Cenário: Se impor em dos feriados mais festejados pelo povo brasileiro é, de fato, um ato de resistência. Embora os crimes de violência física e sexual contra mulheres aconteçam cotidianamente, os relatos aumentam no período do Carnaval. 

Dados do Disque 100 (Disque Direitos Humanos) e do Ligue 180 (Central de Atendimento à Mulher) divulgados em 2019 apontam que os casos de violência sexual crescem até 20% no mês de fevereiro. 

Não à toa, assédio em festas e blocos de rua foi o grande estopim para que coletivos liderados por mulheres passassem a exigir uma mudança significativa por meio de campanhas, projetos e agremiações carnavalescas. 

As fontes ouvidas pelo Metrópoles afirmam que o caminho é longo e de batalha. No que depender de nomes como Jul Pagul, Letícia Helena, Mariana Miranda e outras mulheres que se dedicam ao Carnaval brasiliense, esse é apenas o começo de uma grande revolução. 

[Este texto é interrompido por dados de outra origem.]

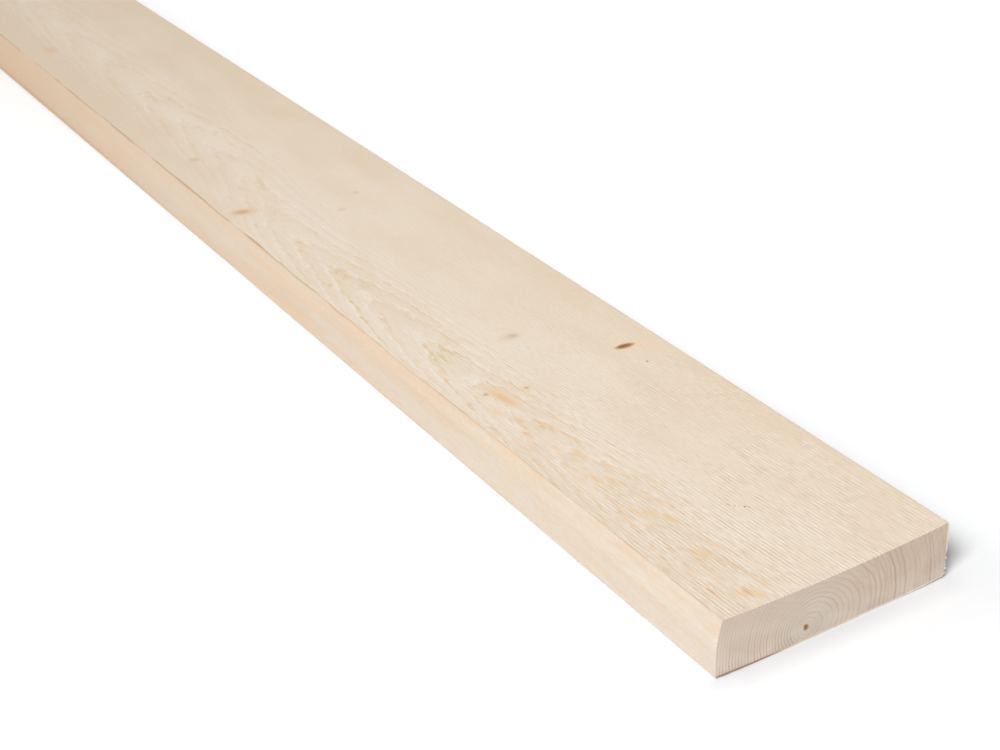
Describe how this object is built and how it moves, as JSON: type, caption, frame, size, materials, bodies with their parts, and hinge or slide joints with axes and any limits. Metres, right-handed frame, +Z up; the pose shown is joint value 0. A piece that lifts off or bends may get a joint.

“Não é só nesse período de folia. Essa briga por espaço e respeito é fomentada por nós durante o ano inteiro, com várias atividades desenvolvidas e diálogos estabelecidos com o governo. Nos orgulhamos de pautar questões tão importantes como o combate ao machismo, ao racismo, à misoginia e à LGBTfobia”, conclui Mariana.